This is based on a tip I really liked from the HP on-line course I participated in recently.
Think creatively! Don’t hesitate. Try it. Some of the best photographs ever taken were creative accidents.
…… Marc Mantha (he also moderates a neat photo sharing forum)
This flower is definitely not a perfect photo, and nothing like how it was supposed to turn out, but I do think it has a wonderful alarming and surreal quality. It has not been post processed (other than resizing smaller) or enhanced in any way. I was experimenting with trying to capture the pure white of the flower in contrast with the rich colour of the dusk skyline. Leaving the exposure to the cameras light meter just left me with a dark grey silhouette of the bloom, so I decided to try the slow flash setting, to infill the flower with light.
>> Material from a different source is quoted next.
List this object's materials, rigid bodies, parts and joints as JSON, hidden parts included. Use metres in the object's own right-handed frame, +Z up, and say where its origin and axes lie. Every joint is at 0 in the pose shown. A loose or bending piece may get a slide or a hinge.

The slow, or Slow Synchronization flash to be more precise, on my camera allows both a slow shutter speed for correctly exposing a low light background and an infill flash for the subject. Normally in this setting the flash fires at the end, just before the shutter closes. In other cameras this is sometimes called the rear curtain flash setting. You can also set it to fire at the start, as the shutter just opens, which is referred to as a first curtain flash.
Trouble was the wind blew, and I must have also moved a little, as the dusk skyline was being exposed, so the flower had changed position when the flash fired. I’ll just appreciate the beauty of this unique image as it is. I think this effect will be difficult to reproduce again.